Exercise brief
Copy out every record below, word for word.

[Object modeling scripts]

------------------------------------------------------------

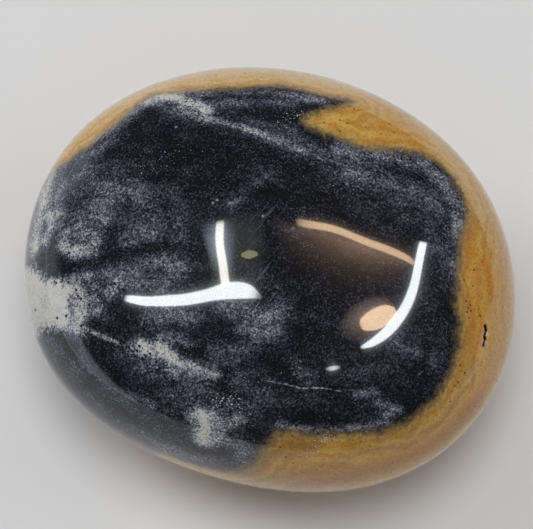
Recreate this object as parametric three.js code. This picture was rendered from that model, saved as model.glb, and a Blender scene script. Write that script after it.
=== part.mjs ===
// A palm stone: one pebble of black and golden banded volcanic stone, ground on a wheel to a
// rounded oval that fills a hand, polished all over, with a small flat underneath to rest on.
// It is a single solid. Millimetres, +X along its length, +Z up from the resting flat.
import * as THREE from "three";
import { mergeVertices } from "three/addons/utils/BufferGeometryUtils.js";

// Driving dimensions of the finished stone.
const LENGTH = 68; // along X, end to end
const WIDTH = 58.5; // along Y
const THICKNESS = 35; // along Z, from the resting flat to the crown
const REST_DEPTH = 0.6; // how much of the round underside the resting flat takes away

// The wheel leaves soft flats on the ball that the form starts from. Each one faces `turn`
// degrees round from +X and `rise` degrees above the horizontal, and stands `reach` ball
// radii out from the middle. The stone is the ball and all of its flats, blended together:
// a higher BLEND would make the flats crisper.
const BLEND = 8;
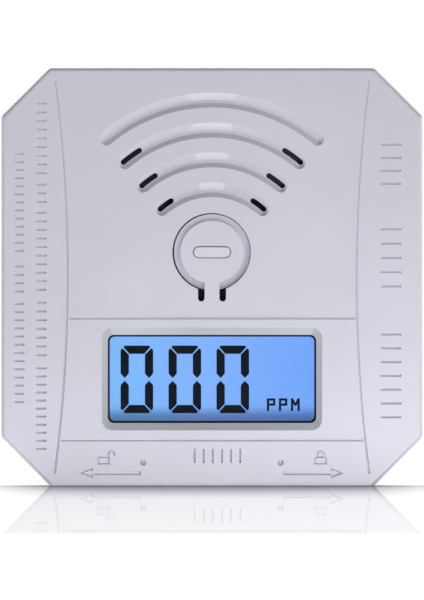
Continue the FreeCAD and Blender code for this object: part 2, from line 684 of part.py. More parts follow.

------------------------------------------------------------

Reply to the task
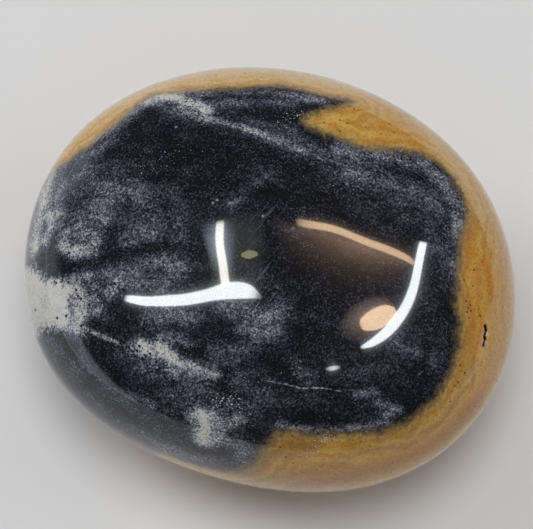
Recreate this object as parametric three.js code. This picture was rendered from that model, saved as model.glb, and a Blender scene script. Write that script after it.
=== part.mjs ===
// A palm stone: one pebble of black and golden banded volcanic stone, ground on a wheel to a
// rounded oval that fills a hand, polished all over, with a small flat underneath to rest on.
// It is a single solid. Millimetres, +X along its length, +Z up from the resting flat.
import * as THREE from "three";
import { mergeVertices } from "three/addons/utils/BufferGeometryUtils.js";

// Driving dimensions of the finished stone.
const LENGTH = 68; // along X, end to end
const WIDTH = 58.5; // along Y
const THICKNESS = 35; // along Z, from the resting flat to the crown
const REST_DEPTH = 0.6; // how much of the round underside the resting flat takes away

// The wheel leaves soft flats on the ball that the form starts from. Each one faces `turn`
// degrees round from +X and `rise` degrees above the horizontal, and stands `reach` ball
// radii out from the middle. The stone is the ball and all of its flats, blended together:
// a higher BLEND would make the flats crisper.
const BLEND = 8;
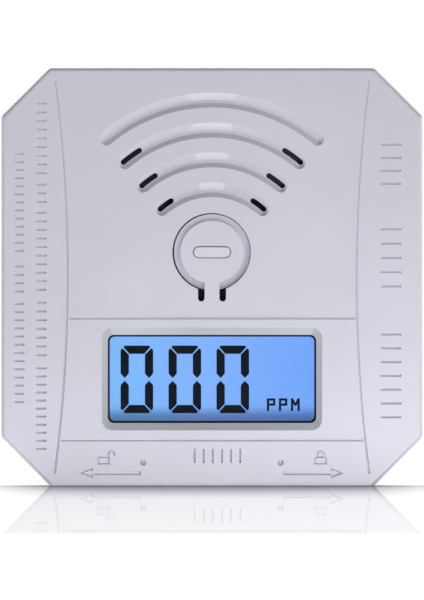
Continue the FreeCAD and Blender code for this object: part 2, from line 684 of part.py. More parts follow.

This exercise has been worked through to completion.